Дальше — установленный факт: группа крови обоих Эдуардов идентична. Кроме того, Марианна припомнит, что одежда её была аккуратно сложена. Стрельцов и без прокушенного пальца на такое бы не сподобился. Плюс к тому сквозь пелену Лебедева ощущала прерывистое мужское дыхание — и точно не того, на кого указала во время следствия. Да и как «указала»: «Хотя в комнате и находился другой мужчина, мне всё же кажется, что насиловал меня один Стрельцов». Кажется? Один? И после этого выносится обвинительный приговор? А ведь кроме заявления Лебедевой, у следствия не имелось никаких прямых доказательств. И с косвенными, между прочим, тоже всё не ладно обстояло: например, женский крик из комнаты, где были Эдуард и Марианна, кто-то слышал, а кто-то (та же Ирина Попова и хозяин второй части дома Востоков) — нет.
Конечно, можно сослаться на признание самого футболиста. Да, оно имело место. На втором допросе, 27 мая, Стрельцов признал себя виновным. Нет, его не били и не пытали: другие времена.
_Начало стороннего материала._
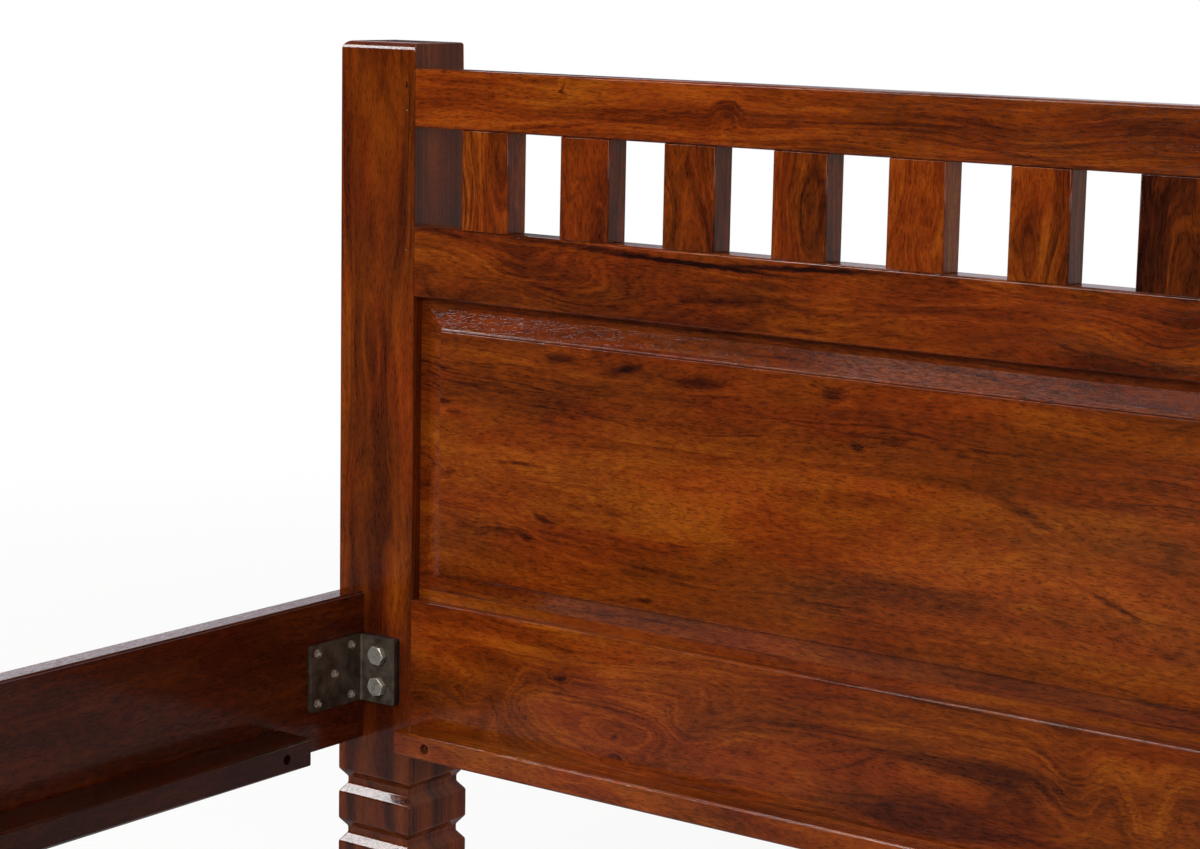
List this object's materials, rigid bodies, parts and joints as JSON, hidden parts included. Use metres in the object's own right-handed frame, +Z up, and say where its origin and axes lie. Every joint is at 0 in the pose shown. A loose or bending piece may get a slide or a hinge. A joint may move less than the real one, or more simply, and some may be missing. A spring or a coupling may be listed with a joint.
{
  "type": "bed",
  "caption": "Stained hardwood double bed: slatted and panelled headboard, low panelled footboard, notched square legs, side rails on steel corner brackets, slatted base.",
  "frame": {"origin": "on the floor under the middle of the bed's outer box", "axes": "+Y towards the headboard, +Z up, +X to the right seen from the foot"},
  "size_m": [1.7056, 2.194, 0.9205],
  "materials": {
    "stained_acacia": "reddish brown stain under glossy lacquer, dark streaked grain",
    "planed_pine": "planed, unfinished",
    "bracket_steel": "hot rolled plate, dark grey, worn",
    "bolt_steel": "zinc plated, semi-bright",
    "screw_steel": "zinc plated, dull"
  },
  "bodies": {
    "root": {"backing_plate_foot_left": "bracket_steel", "backing_plate_foot_right": "bracket_steel", "backing_plate_head_left": "bracket_steel", "backing_plate_head_right": "bracket_steel", "backing_plate_screws": "screw_steel", "base_slat_01": "planed_pine", "base_slat_02": "planed_pine", "base_slat_03": "planed_pine", "base_slat_04": "planed_pine", "base_slat_05": "planed_pine", "base_slat_06": "planed_pine", "base_slat_07": "planed_pine", "base_slat_08": "planed_pine", "base_slat_09": "planed_pine", "base_slat_10": "planed_pine", "beam_hanger_foot": "bracket_steel", "beam_hanger_head": "bracket_steel", "beam_screws": "screw_steel", "bracket_screws": "screw_steel", "centre_beam": "stained_acacia", "centre_leg_foot": "stained_acacia", "centre_leg_head": "stained_acacia", "cleat_screws": "screw_steel", "corner_bracket_foot_left": "bracket_steel", "corner_bracket_foot_right": "bracket_steel", "corner_bracket_head_left": "bracket_steel", "corner_bracket_head_right": "bracket_steel", "foot_bottom_rail": "stained_acacia", "foot_cleat": "stained_acacia", "foot_panel": "stained_acacia", "foot_post_left": "stained_acacia", "foot_post_right": "stained_acacia", "foot_top_rail": "stained_acacia", "head_bottom_rail": "stained_acacia", "head_cleat": "stained_acacia", "head_middle_rail": "stained_acacia", "head_panel": "stained_acacia", "head_post_left": "stained_acacia", "head_post_right": "stained_acacia", "head_slat_01": "stained_acacia", "head_slat_02": "stained_acacia", "head_slat_03": "stained_acacia", "head_slat_04": "stained_acacia", "head_slat_05": "stained_acacia", "head_slat_06": "stained_acacia", "head_slat_07": "stained_acacia", "head_slat_08": "stained_acacia", "head_slat_09": "stained_acacia", "head_slat_10": "stained_acacia", "head_slat_11": "stained_acacia", "head_slat_12": "stained_acacia", "head_slat_13": "stained_acacia", "head_top_rail": "stained_acacia", "hex_bolts": "bolt_steel", "side_cleat_left": "stained_acacia", "side_cleat_right": "stained_acacia", "side_rail_left": "stained_acacia", "side_rail_right": "stained_acacia", "tenon_brads": "screw_steel"}
  },
  "joints": []
}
Его обманули, перехитрили. Следователь пообещал, что если футболист сознается, то тут же будет освобождён и поедет на долгожданный чемпионат мира.
Как можно в такой ситуации поверить устному обещанию? Ну, во-первых, Эдуард положился на честное слово. А в таких случаях правда, как мне кажется, всегда на стороне того, кто поверил, а не того, кто солгал, забыв об изначальных нравственных понятиях (и отлично представляя при этом судьбу футболиста в заключении). Во-вторых, чисто теоретически счастливое развитие событий было, как ни странно, возможно. Не забудем: первый для сборной СССР чемпионат мира начинался очень скоро. И гулянка в посёлке Правда потому и проходила с девушками и вином, что 25 мая являлось действительно последним днём отдыха. Дальше — все три футболиста знали это по Олимпиаде — пойдёт тяжелейшая работа без выходных. 1 июня команда улетала в Швецию. Она и улетела — без Стрельцова и остальных.
Однако Г. Д. Качалин, отдать ему должное, бился за футболистов до конца. Да и не один старший тренер понимал, что потеряет сборная без трёх заслуженных мастеров спорта, которых, недурно напомнить, наигрывали в разных тактических схемах. К тому же после переговоров, проведённых по инициативе Бориса Татушина, Эдуард был готов жениться на Марианне: ведь с Аллой он был связан лишь формально. А в жизни всякое бывает.
Но это, как указано выше, — рассуждения теоретические. История приобрела бы, коли не счастливый, то хоть бы пристойный финал, если бы не задействованный административный ресурс. О том «ресурсе», то есть о мнении Н.